The life or death decision depends on a continuously shifting balance between pro- and anti-apoptotic factors. Radiation and cytotoxic drugs are effective against susceptible tumours because these cells are already teetering on the brink of self-destruction, and the slightest push will tilt the balance. The proto-oncogene Bcl-2 is an anti-apoptotic gene whose protein product inhibits the mitochondrial permeability transition. It is named after B cell lymphomas, which are tumours of the MALT tissue in the small intestine where redundant B cells fail to die at the appropriate time.
There is cross-talk between the different pathways, so (for example) granzymes and caspase 8 can both activate the mitochondrial route, and are consequently subject to modulation by Bcl-2. Once triggered, apoptosis is auto-catalytic because activated caspase 3 can itself activate caspase 8, which can in turn initiate the mitochondrial permeability transition and the release of cytochrome c.
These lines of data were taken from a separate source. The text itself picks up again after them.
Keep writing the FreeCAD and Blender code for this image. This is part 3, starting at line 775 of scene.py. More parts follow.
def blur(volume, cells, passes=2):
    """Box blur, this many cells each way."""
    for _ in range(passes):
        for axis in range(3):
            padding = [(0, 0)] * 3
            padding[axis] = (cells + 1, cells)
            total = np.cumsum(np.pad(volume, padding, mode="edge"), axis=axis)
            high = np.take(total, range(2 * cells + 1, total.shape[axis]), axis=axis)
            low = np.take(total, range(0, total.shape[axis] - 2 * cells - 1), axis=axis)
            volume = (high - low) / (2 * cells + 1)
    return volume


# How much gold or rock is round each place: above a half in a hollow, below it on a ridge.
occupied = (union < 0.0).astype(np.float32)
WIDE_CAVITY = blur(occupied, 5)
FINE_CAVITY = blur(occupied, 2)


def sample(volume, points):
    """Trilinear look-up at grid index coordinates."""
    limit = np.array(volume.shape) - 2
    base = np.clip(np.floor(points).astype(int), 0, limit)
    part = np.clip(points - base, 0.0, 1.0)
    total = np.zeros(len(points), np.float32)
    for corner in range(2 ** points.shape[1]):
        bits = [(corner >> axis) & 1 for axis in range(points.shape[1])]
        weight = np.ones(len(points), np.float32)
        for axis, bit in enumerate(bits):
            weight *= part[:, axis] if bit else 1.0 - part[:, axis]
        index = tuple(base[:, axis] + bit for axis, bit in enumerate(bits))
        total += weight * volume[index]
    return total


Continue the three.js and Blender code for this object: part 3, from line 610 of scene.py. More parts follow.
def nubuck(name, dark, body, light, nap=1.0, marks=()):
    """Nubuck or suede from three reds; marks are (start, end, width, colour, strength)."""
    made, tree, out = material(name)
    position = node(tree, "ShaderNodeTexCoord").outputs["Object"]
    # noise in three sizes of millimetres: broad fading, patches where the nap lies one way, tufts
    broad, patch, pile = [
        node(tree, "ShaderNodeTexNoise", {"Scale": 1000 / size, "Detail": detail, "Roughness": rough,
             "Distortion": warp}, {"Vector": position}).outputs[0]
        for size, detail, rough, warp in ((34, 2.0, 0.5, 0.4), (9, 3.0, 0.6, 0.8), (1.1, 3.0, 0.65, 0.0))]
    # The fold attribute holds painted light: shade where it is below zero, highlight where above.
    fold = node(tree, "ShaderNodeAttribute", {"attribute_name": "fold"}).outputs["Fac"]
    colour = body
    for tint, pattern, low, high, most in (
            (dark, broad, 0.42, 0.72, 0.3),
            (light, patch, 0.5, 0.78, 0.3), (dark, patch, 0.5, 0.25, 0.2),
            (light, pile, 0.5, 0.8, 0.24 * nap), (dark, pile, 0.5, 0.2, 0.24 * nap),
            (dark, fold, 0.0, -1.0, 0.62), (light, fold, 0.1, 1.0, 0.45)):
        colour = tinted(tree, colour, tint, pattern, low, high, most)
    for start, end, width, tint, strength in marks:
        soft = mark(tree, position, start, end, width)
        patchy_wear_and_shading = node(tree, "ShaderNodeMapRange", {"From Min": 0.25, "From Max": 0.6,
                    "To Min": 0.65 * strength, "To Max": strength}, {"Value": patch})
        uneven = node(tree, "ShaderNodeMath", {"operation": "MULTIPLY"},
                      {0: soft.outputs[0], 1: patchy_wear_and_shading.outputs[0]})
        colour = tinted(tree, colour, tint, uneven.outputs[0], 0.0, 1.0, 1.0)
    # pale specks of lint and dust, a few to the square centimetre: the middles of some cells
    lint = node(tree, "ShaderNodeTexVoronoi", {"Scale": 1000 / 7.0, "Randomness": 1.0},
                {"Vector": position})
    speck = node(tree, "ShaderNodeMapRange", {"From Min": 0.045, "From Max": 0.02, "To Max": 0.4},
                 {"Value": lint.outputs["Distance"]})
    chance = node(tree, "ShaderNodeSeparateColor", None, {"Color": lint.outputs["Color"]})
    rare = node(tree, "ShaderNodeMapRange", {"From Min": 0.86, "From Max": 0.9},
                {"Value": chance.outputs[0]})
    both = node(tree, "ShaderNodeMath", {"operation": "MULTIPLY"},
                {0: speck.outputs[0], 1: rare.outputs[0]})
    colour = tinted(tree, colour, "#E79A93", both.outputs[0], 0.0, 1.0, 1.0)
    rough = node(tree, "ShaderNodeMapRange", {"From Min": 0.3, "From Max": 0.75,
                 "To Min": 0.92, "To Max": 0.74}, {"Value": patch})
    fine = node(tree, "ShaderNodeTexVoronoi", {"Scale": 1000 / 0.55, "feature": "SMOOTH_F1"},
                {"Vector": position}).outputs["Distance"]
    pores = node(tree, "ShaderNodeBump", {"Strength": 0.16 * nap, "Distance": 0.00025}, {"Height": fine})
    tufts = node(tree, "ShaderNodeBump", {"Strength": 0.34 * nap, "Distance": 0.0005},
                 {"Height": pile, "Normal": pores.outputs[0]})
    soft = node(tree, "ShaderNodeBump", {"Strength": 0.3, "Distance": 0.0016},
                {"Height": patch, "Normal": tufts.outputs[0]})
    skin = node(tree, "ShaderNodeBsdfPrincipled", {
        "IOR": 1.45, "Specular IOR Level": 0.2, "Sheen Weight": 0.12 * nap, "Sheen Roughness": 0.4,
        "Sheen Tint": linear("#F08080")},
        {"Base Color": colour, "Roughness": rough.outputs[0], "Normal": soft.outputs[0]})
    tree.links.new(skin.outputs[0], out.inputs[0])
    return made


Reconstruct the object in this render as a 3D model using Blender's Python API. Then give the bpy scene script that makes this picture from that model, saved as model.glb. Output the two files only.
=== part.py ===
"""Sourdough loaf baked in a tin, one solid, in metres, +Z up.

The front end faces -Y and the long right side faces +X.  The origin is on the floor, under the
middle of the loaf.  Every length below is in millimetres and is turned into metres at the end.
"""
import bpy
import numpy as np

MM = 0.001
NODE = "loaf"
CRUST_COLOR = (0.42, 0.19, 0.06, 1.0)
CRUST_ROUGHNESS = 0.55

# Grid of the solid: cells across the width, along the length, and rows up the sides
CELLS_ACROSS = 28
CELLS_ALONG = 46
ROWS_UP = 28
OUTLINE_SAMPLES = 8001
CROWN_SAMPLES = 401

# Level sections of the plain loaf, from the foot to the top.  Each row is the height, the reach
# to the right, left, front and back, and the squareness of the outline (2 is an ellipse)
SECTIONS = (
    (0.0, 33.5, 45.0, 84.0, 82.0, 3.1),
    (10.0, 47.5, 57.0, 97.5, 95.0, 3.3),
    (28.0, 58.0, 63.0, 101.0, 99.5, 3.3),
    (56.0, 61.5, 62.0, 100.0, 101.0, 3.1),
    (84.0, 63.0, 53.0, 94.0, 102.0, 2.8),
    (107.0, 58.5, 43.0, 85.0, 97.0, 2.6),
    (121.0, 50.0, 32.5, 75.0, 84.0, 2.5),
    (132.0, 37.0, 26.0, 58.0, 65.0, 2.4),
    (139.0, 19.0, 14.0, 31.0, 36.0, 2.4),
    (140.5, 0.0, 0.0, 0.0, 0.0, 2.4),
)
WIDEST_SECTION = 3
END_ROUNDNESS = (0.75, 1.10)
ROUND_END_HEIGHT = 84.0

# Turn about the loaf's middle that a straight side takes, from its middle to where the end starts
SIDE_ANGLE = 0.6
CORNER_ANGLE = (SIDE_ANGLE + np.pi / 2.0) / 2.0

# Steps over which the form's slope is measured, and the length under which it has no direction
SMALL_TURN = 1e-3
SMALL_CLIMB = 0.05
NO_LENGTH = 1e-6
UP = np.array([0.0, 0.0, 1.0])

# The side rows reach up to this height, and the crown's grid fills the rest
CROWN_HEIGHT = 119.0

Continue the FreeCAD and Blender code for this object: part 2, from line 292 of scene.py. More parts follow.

The cross-talk and positive feedback normally ensures a clear decision on whether each cell will live or die.
Oxygen is a powerful oxidant, which readily generates free radicals that damage many biological molecules. It can be a fiercely toxic gas, and pre-capillary sphincters normally regulate oxygen delivery to the tissues. Mitochondria have a great avidity for oxygen, and the free oxygen concentration inside most cells is usually kept very low. Red cells have no mitochondria but are constantly exposed to oxygen. Despite elaborate measures to protect themselves from oxidation, they become irreversibly damaged and have to be discarded after about 4 months.